Ce monde parallèle dans lequel le temps s’est arrêté fait en effet directement écho au Pays Imaginaire et aux Enfants Perdus de James Matthew Barrie. Jake tombe amoureux de la belle Emma, tout comme Wendy succombait au charme de Peter (capables tous deux de voler). Idylle qui finira par conduire les protagonistes à une remise en question sur le passage du monde de l’enfance à l’âge adulte.

Plus qu’une histoire de super-héros, Miss Peregrine et les enfants particuliers est un roman d’initiation dans lequel Jake, un adolescent qui se définit lui-même comme « ordinaire » va découvrir sa destinée. La confiance, le choix, l’indépendance et la différence sont au cœur de ce récit fantastique dont l’intrigue s’articule autour d’un contexte historique fort, la Seconde Guerre Mondiale.

Mais voilà, le film prend une toute autre direction après quarante-cinq minutes, lorsqu’il dérive vers l’héroïque, pour finalement s’échouer et perdre l’essentiel du message dont il était porteur.

Le spectateur est soudain emporté dans un tourbillon de péripéties à base de voyages spatio-temporels et d’univers parallèles. Rien de très original si l’on regarde les films du genre de ces dernières années. Le pensionnat de Miss Peregrine devient le théâtre d’évènements sans queue ni tête qui ne font nullement avancer l’intrigue. On y découvre une palette de jeunes dotés de spécificités inhumaines, obligés de se cacher du reste du monde, qui n’accepte pas leur différence. Lorsque l’on sait que Jane Goldman n’est autre que la scénariste de X-men Le Commencement et X-Men Days of Futur Past, on comprend assez aisément d’où vient l’inspiration.

Ce refuge pour enfants particuliers était une idée intéressante pour dénoncer le rejet dont ont été victimes les juifs pendant la guerre. Un sujet épineux qui aurait mérité que l’on s’y attarde.

Le film passe à côté de son sujet pour se focaliser sur un récit qui devient purement fantastique et se transforme au fur et à mesure que l’intrigue avance en un film de super-héros lambda dans lequel les gentils triomphent à la fin et dans lequel le passage de l’enfance à l’âge adulte n’est présent qu’à travers une histoire d’amour, sans reliefs et insipide.

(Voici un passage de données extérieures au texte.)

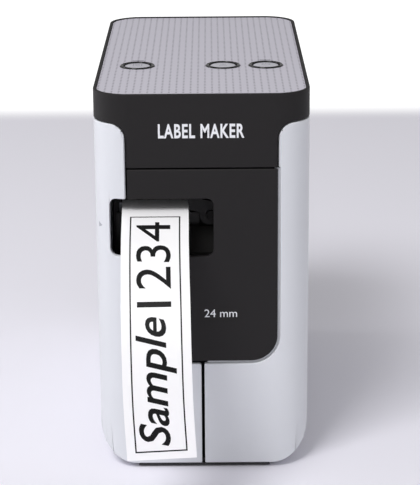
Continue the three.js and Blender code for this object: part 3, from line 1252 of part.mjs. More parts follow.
add('base_tray', baseTray(), BLACK);
add('right_shell', rightShell(), WHITE);
add('cassette_cover', cassetteCover(), WHITE);
add('hinge_rod', rodZ(HINGE_X, HINGE_Y, HINGE_ROD_RADIUS, LOWER_LUG_BOTTOM + 1,
  UPPER_LUG_TOP - 0.2, 12), STEEL);
add('front_panel', frontPanel(), BLACK);
add('rear_panel', rearPanel(), BLACK);
add('top_cap', topCap(), BLACK);
add('top_plate', topPlate(), SILVER);

const BUTTON_NAMES = ['editor', 'feed', 'power'];
BUTTON_XS.forEach((x, index) => {
  add(`${BUTTON_NAMES[index]}_bezel`, bezel(x), GLOSS_BLACK);
  add(`${BUTTON_NAMES[index]}_button`, button(x), PALE);
});
add('editor_lamp', lamp(LAMP_XS[0]), LENS);
add('power_lamp', lamp(LAMP_XS[1]), LENS);
add('key_board', keyBoard(), BOARD_GREEN);

for (const place of footPlaces()) {
  add(place.name, foot(place), DARK_RUBBER);
}
add('battery_cover', batteryCover(), BLACK);
for (let row = 0; row < 2; row += 1) {
  for (let column = 0; column < CELL_COLUMNS; column += 1) {
    add(`battery_cell_${row * CELL_COLUMNS + column + 1}`, batteryCell(column, row), CELL_COPPER);
  }
}
add('battery_contacts_front', batteryContacts(-1), BRIGHT_METAL);
add('battery_contacts_rear', batteryContacts(1), BRIGHT_METAL);

add('chassis_plate', chassisPlate(), GREY);
add('chassis_screw_front', chassisScrew(CHASSIS_POST_YS[0]), STEEL);
add('chassis_screw_rear', chassisScrew(CHASSIS_POST_YS[1]), STEEL);
add('motor_bracket', motorBracket(), STEEL);
add('feed_motor', feedMotor(), STEEL);
add('feed_pinion', feedPinion(), GEAR_WHITE);
add('idler_gear', idlerGear(), GEAR_WHITE);
add('take_up_spindle', takeUpSpindle(), GEAR_WHITE);
add('platen_gear', platenGear(), GEAR_WHITE);
add('platen_shaft', platenShaft(), STEEL);
add('platen_roller', platenRoller(), DARK_RUBBER);
add('roller_holder', rollerHolder(), GREY);
add('holder_spring', holderSpring(), BRIGHT_METAL);
add('print_head', printHead(), PALE);
add('heat_sink', heatSink(), ALUMINIUM);

add('cutter_frame', cutterFrame(), STEEL);
add('fixed_blade', fixedBlade(), BRIGHT_METAL);
add('moving_blade', movingBlade(), BRIGHT_METAL);
add('cutter_pinion', cutterPinion(), GEAR_WHITE);
add('cutter_motor', cutterMotor(), STEEL);
add('exit_guide', exitGuide(), BLACK);

add('cassette_case', cassetteCase(), SMOKE);
add('cassette_lid', cassetteLid(), SMOKE);
add('tape_spool', tapeSpool(), TAPE_WHITE);
add('ribbon_spool', ribbonSpool(), DARK_RUBBER);
add('cassette_tape', cassetteTape(), TAPE_WHITE);
add('label_strip', labelStrip(), TAPE_WHITE);

add('main_board', mainBoard(), BOARD_GREEN);
add('usb_socket', usbSocket(), BRIGHT_METAL);
add('power_jack', powerJack(), GLOSS_BLACK);

export default group;
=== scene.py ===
# Desktop label maker: the finished look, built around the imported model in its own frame.
# Metres, +Z up, +X to the right of someone facing the tape slot, which faces -Y.
import math

import bmesh
import bpy
from mathutils import Matrix, Vector


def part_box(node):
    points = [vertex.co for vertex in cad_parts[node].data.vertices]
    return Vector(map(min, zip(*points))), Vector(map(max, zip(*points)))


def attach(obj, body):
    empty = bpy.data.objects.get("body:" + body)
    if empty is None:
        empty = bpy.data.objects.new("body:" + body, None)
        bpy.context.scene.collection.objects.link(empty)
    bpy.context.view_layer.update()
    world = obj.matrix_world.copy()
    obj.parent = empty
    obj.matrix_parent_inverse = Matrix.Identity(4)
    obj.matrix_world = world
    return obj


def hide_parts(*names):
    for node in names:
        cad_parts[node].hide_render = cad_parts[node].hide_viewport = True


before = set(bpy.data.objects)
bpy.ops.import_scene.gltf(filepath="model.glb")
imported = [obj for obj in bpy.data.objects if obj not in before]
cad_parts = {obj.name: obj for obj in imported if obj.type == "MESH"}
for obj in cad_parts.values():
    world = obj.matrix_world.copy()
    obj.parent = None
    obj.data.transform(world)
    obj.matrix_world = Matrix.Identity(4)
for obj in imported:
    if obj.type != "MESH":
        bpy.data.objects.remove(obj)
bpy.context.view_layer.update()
MM = 0.001

# ---- Camera ---------------------------------------------------------------------------------
# A long lens 72 cm in front of the slot, 17 degrees above level, almost square to the front.
CAMERA_PLACE = (3.158, -724.157, 288.669)
SENSOR_WIDTH, LENS = 36, 139.41
LOOKS_DOWN, TURN, ROLL = 17.189, 0.041, -0.434

camera_data = bpy.data.cameras.new("camera")
camera_data.sensor_width = SENSOR_WIDTH
camera_data.lens = LENS
camera_data.clip_end = 20
camera = bpy.data.objects.new("camera", camera_data)
bpy.context.scene.collection.objects.link(camera)
camera.matrix_world = (
    Matrix.Translation(Vector(CAMERA_PLACE) * MM)
    @ Matrix.Rotation(math.radians(TURN), 4, "Z")
    @ Matrix.Rotation(math.radians(90 - LOOKS_DOWN), 4, "X")
    @ Matrix.Rotation(math.radians(ROLL), 4, "Z")
)
bpy.context.scene.camera = camera
bpy.context.scene.view_settings.view_transform = "Standard"

# ---- Table and backdrop -------------------------------------------------------------------------
# Pale lavender-grey satin laminate table top. It ends in a soft line about half a metre behind the
# machine, in front of a bright white backdrop.
TABLE_EDGE = 506 * MM
FADE_BEFORE, FADE_BEHIND = 25 * MM, 30 * MM
TABLE_HALF_WIDTH = 4.0
BACKDROP_GLOW = 1.2


def linear(hex_colour):
    """An sRGB hex colour as the linear values that shaders take."""
    channels = [int(hex_colour[i:i + 2], 16) / 255 for i in (1, 3, 5)]
    return [c / 12.92 if c <= 0.04045 else ((c + 0.055) / 1.055) ** 2.4 for c in channels] + [1.0]


def node(tree, kind, links=(), **settings):
    """Adds a node, sets its attributes and sockets, and links (socket, source node, source socket)."""
    added = tree.nodes.new(kind)
    for name, value in settings.items():
        if hasattr(added, name):
            setattr(added, name, value)
        else:
            added.inputs[name.replace("_", " ")].default_value = value
    for socket, source, output in links:
        tree.links.new(source.outputs[output], added.inputs[socket])
    return added


def new_material(name, colour, roughness, metallic=0.0, **more):
    """A Principled material; returns the material, its node tree and its shader."""
    material = bpy.data.materials.new(name)
    material.use_nodes = True
    tree = material.node_tree
    shader = tree.nodes["Principled BSDF"]
    shader.inputs["Base Color"].default_value = linear(colour)
    shader.inputs["Roughness"].default_value = roughness
    shader.inputs["Metallic"].default_value = metallic
    for name, value in more.items():
        shader.inputs[name.replace("_", " ")].default_value = value
    return material, tree, shader


def place(tree):
    """Object coordinates, in metres."""
    return node(tree, "ShaderNodeTexCoord")


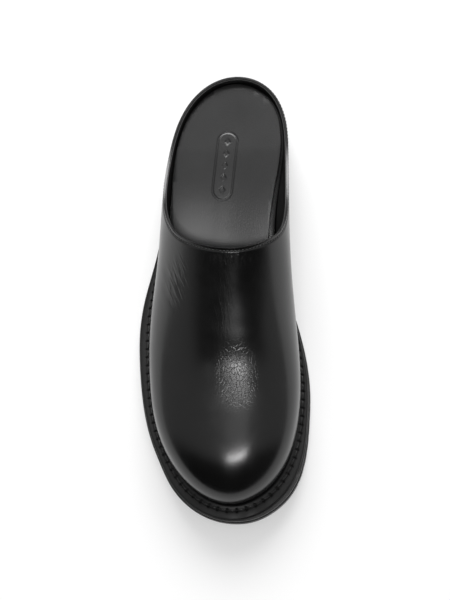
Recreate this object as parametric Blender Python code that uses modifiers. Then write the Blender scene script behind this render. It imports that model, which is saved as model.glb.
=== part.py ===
"""A leather mule for the right foot, standing on its sole.

Frame: metres, +Z up, the floor at z = 0. The toe points to -Y and the heel to +Y. -X is the outer side
of the foot and +X is its inner side. The origin is on the floor under the middle of the shoe.

Sizes below are in millimetres and become metres where a mesh is made.
"""

import math

import bmesh
import bpy
import numpy as np

MM = 0.001

# ---------------------------------------------------------------- driving dimensions
SOLE_LENGTH = 297.0
LAST_LENGTH = 287.5  # of the upper, at its widest line
BALL_WIDTH = 100.0  # of the upper, at the ball of the foot
HEEL_LIFT = 21.0  # the heel end of the outsole hangs this far above the floor
TOE_SPRING = 8.5
TOE_BOX_HEIGHT = 57.0  # above the floor, over the middle of the toe cap
THROAT_HEIGHT = 89.0  # above the floor, at the front of the opening
THROAT = 17.6  # where that is along the shoe
WALL = 2.4  # leather and lining together
GAP = 0.3  # between pieces that touch

# ---------------------------------------------------------------- layers, from the floor up
OUTSOLE = 7.0
MIDSOLE = 4.5
WELT = 3.4
INSOLE = 4.5
TOP_LIFT = 6.0
MIDSOLE_BASE = OUTSOLE + GAP
UPPER_BASE = MIDSOLE_BASE + MIDSOLE + GAP
WELT_TOP = UPPER_BASE + WELT
INSOLE_BASE = UPPER_BASE + WALL + GAP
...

Faire un film sur l’adolescence ne signifie pas forcément s’adresser uniquement aux adolescents. Et quand bien même, il ne semble pas que les ados manquent aussi peu d’imagination. Il paraît donc inutile d’affubler Samuel L. Jackson de crocs et d’une paire d’yeux perçants pour montrer qu’il est vraiment très méchant. Tout est mâché et le résultat est malheureusement indigeste.

 Il était une fois …

Tout comme Big Fish, Miss Peregrine et les enfants particuliers s’appuie sur les histoires fantaisistes d’un grand-père qui, usé du réel, l’enjolive et s’invente sa propre vérité. Malheureusement, le film échoue où Big Fish réussissait brillamment et intelligemment par sa finesse et sa sensibilité. Le récit de Miss Peregrine donne l’impression de ne pas savoir où il va.  Il ne raconte rien et se somme par un capharnaüm monumental où se mélangent vulgairement petite magie et effets spéciaux en veux tu en voilà.

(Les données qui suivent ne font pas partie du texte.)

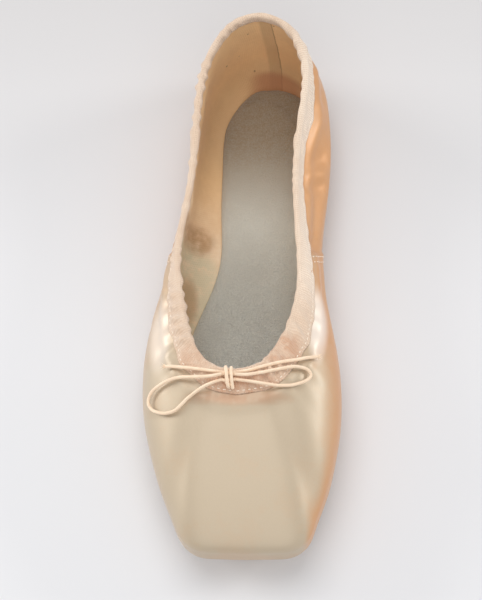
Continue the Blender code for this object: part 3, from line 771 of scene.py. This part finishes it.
def suede_material(colours):
    """Grey suede insole, browner towards the heel, partly by painted shade, with a pebbled front whose hollows
    are darkened by painted shade.
    """
    paint = Paint("insole suede", {
        "Roughness": 0.93, "Specular IOR Level": 0.25, "Sheen Weight": 0.4, "Sheen Roughness": 0.6,
    })
    x, y, _ = paint.split(paint.place)
    paint.start(paint.ramp(paint.mottle(60.0, 1500.0), 0.30, 0.70), colours.suede, colours.suede_shade)
    # Browner from the middle towards the heel: partly the suede's own colour at the heel, partly painted shade
    heel = paint.plus(paint.ramp(y, -0.035, 0.010, 0.0, 0.34), paint.ramp(y, 0.030, 0.085, 0.0, 0.64))
    paint.tint(colours.suede_heel_and_shade, heel)
    inner = paint.spot((x, y), (0.0030, 0.0700), (0.0212, 0.0290), 0.16)
    outer = paint.spot((x, y), (0.0030, 0.0700), (0.0228, 0.0308), 0.16)
    arc = paint.minus(outer, inner, clamp=True)
    paint.tint(colours.speck, arc, paint.ramp(y, 0.084, 0.090), 0.3)
    grain = paint.cloudy(paint.place, 1500.0, 3.0, 0.7)
    paint.tint(colours.suede_fleck_and_shade, paint.ramp(grain, 0.35, 0.65, 0.0, 0.22))
    pebbles = paint.cells(paint.stretched(paint.place, (700.0, 1050.0, 700.0)), feature="SMOOTH_F1")
    wrinkle = paint.cloudy(paint.stretched(paint.place, (300.0, 760.0, 300.0)), 1.0, 4.0, 0.6, 0.8)
    rough = paint.plus(pebbles, wrinkle)
    front = paint.ramp(y, 0.040, -0.020, 0.3, 1.0)
    # Painted shade in the hollows of the pebbled front
    paint.tint(colours.suede_fleck_and_shade, paint.ramp(rough, 1.00, 0.72), front, 0.38)
    return paint.finished((paint.times(rough, front), 0.8, 0.0010), (grain, 0.7, 0.0004))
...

Le personnage du grand-père autour duquel est censé s’articuler le récit, est presque totalement absent du film pour laisser briller un héros qui se révèle creux et immature.

Partenaires particuliers

Comment évoquer la filmographie de Tim Burton sans parler de son univers musical singulier ?

C’est à Danny Elfman, compositeur attitré et ami du réalisateur, que l’on doit la plupart des succès musicaux des œuvres de ce dernier, jusqu’à Big Eyes dernièrement.

Pour Miss Peregrine, Burton a fait appel à un compositeur qui avait déjà travaillé sur deux de ses films, Dark Shadows et Frankenweenie, Michael Higham, et au compositeur de la musique de Kingsman, Matthew Magerson. Les deux artistes signent une bande originale plaisante mais peu marquante. On est loin des thèmes musicaux d’Edward aux mains d’argent ou de Big Fish.

Du côté de la mise en scène, rien de bien chatoyant non plus. Le réalisateur nous avait habitué à plus effrayant et surtout, plus magique. À l’exception d’une séquence musicale assez amusante où des squelettes prennent vie, la réalisation reste plutôt classique. On a connu Tim Burton plus extravagant. La mise en scène manque d’audace, comme si le réalisateur avait dû contenir son imagination débordante. Ce n’est pas mauvais, c’est scolaire.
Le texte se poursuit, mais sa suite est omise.